_Directions_
Please determine how many lines of the material include the word "axes", and respond with nothing but that number.

★ ★ ★

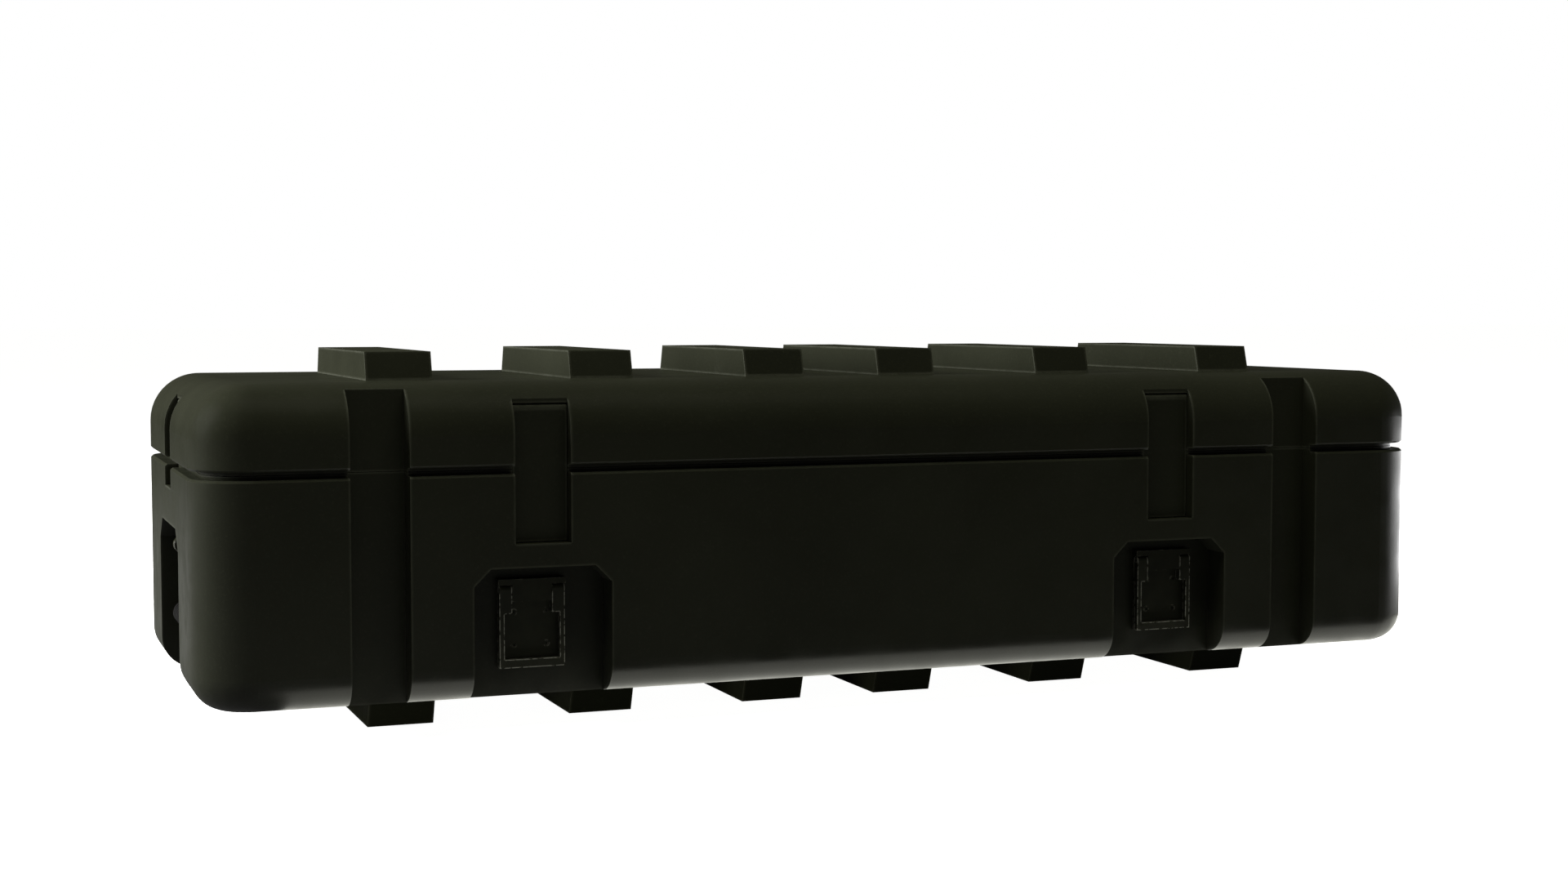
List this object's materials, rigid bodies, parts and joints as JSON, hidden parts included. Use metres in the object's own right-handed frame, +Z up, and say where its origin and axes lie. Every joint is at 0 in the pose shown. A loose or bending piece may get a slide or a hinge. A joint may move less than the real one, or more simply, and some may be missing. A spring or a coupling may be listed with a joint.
{
  "type": "footlocker",
  "caption": "Long plastic footlocker on runners, with a hinged lid, flush drop latches, strap channels, tie-down bails and end handles.",
  "frame": {"origin": "centre of the closed case's footprint at the underside of its runners", "axes": "+X to the case's right along its length, +Y from the front face to the hinged rear, +Z up"},
  "size_m": [1.22, 0.418, 0.3344],
  "materials": {
    "shell_plastic": "fine moulded texture",
    "rib_plastic": "satin, scuffed edges",
    "latch_plastic": "satin",
    "coated_steel": "satin dark coating, worn at the edges",
    "worn_steel": "satin dark coating, bright worn edges",
    "bare_steel": "dull zinc",
    "black_rubber": "matt"
  },
  "bodies": {
    "base": {"base_shell": "shell_plastic", "skid_1": "rib_plastic", "skid_2": "rib_plastic", "skid_3": "rib_plastic", "skid_4": "rib_plastic", "skid_5": "rib_plastic", "skid_6": "rib_plastic", "skid_screws": "bare_steel", "keeper_fl": "coated_steel", "keeper_fr": "coated_steel", "keeper_l": "coated_steel", "keeper_r": "coated_steel", "keeper_screws": "bare_steel", "bail_bracket_fl": "coated_steel", "bail_bracket_fr": "coated_steel", "bail_bracket_rl": "coated_steel", "bail_bracket_rr": "coated_steel", "bail_pins": "bare_steel", "bracket_screws": "coated_steel", "handle_bracket_l": "coated_steel", "handle_bracket_r": "coated_steel", "handle_pins": "bare_steel", "handle_screws": "bare_steel", "hinge_base_l": "coated_steel", "hinge_base_c": "coated_steel", "hinge_base_r": "coated_steel", "hinge_pins": "bare_steel", "hinge_base_screws": "bare_steel"},
    "lid": {"lid_shell": "shell_plastic", "gasket": "black_rubber", "bar_1": "rib_plastic", "bar_2": "rib_plastic", "bar_3": "rib_plastic", "bar_4": "rib_plastic", "bar_5": "rib_plastic", "bar_6": "rib_plastic", "bar_screws": "bare_steel", "latch_pins": "bare_steel", "hinge_lid_l": "coated_steel", "hinge_lid_c": "coated_steel", "hinge_lid_r": "coated_steel", "hinge_lid_screws": "bare_steel"},
    "latch_fl": {"latch_fl": "latch_plastic"},
    "latch_fr": {"latch_fr": "latch_plastic"},
    "latch_l": {"latch_l": "latch_plastic"},
    "latch_r": {"latch_r": "latch_plastic"},
    "bail_fl": {"bail_fl": "worn_steel"},
    "bail_fr": {"bail_fr": "worn_steel"},
    "bail_rl": {"bail_rl": "worn_steel"},
    "bail_rr": {"bail_rr": "worn_steel"},
    "handle_l": {"handle_l": "worn_steel", "grip_l": "black_rubber"},
    "handle_r": {"handle_r": "worn_steel", "grip_r": "black_rubber"}
  },
  "joints": [
    {"name": "lid_hinge", "type": "hinge", "parent": "base", "child": "lid", "pos_m": [0, 0.206, 0.23285], "axis": [-1, 0, 0], "range_deg": [0, 115]},
    {"name": "latch_fl_swing", "type": "hinge", "parent": "lid", "child": "latch_fl", "pos_m": [-0.3144, -0.1935, 0.2865], "axis": [-1, 0, 0], "range_deg": [0, 85]},
    {"name": "latch_fr_swing", "type": "hinge", "parent": "lid", "child": "latch_fr", "pos_m": [0.3144, -0.1935, 0.2865], "axis": [-1, 0, 0], "range_deg": [0, 85]},
    {"name": "latch_l_swing", "type": "hinge", "parent": "lid", "child": "latch_l", "pos_m": [-0.5945, 0, 0.2865], "axis": [0, 1, 0], "range_deg": [0, 85]},
    {"name": "latch_r_swing", "type": "hinge", "parent": "lid", "child": "latch_r", "pos_m": [0.5945, 0, 0.2865], "axis": [0, -1, 0], "range_deg": [0, 85]},
    {"name": "bail_fl_swing", "type": "hinge", "parent": "base", "child": "bail_fl", "pos_m": [-0.3199, -0.1852, 0.126], "axis": [-1, 0, 0], "range_deg": [0, 90]},
    {"name": "bail_fr_swing", "type": "hinge", "parent": "base", "child": "bail_fr", "pos_m": [0.3199, -0.1852, 0.126], "axis": [-1, 0, 0], "range_deg": [0, 90]},
    {"name": "bail_rl_swing", "type": "hinge", "parent": "base", "child": "bail_rl", "pos_m": [-0.3199, 0.1852, 0.126], "axis": [1, 0, 0], "range_deg": [0, 90]},
    {"name": "bail_rr_swing", "type": "hinge", "parent": "base", "child": "bail_rr", "pos_m": [0.3199, 0.1852, 0.126], "axis": [1, 0, 0], "range_deg": [0, 90]},
    {"name": "handle_l_swing", "type": "hinge", "parent": "base", "child": "handle_l", "pos_m": [-0.5919, 0, 0.151], "axis": [0, 1, 0], "range_deg": [0, 90]},
    {"name": "handle_r_swing", "type": "hinge", "parent": "base", "child": "handle_r", "pos_m": [0.5919, 0, 0.151], "axis": [0, -1, 0], "range_deg": [0, 90]}
  ]
}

★ ★ ★

_Task response_
2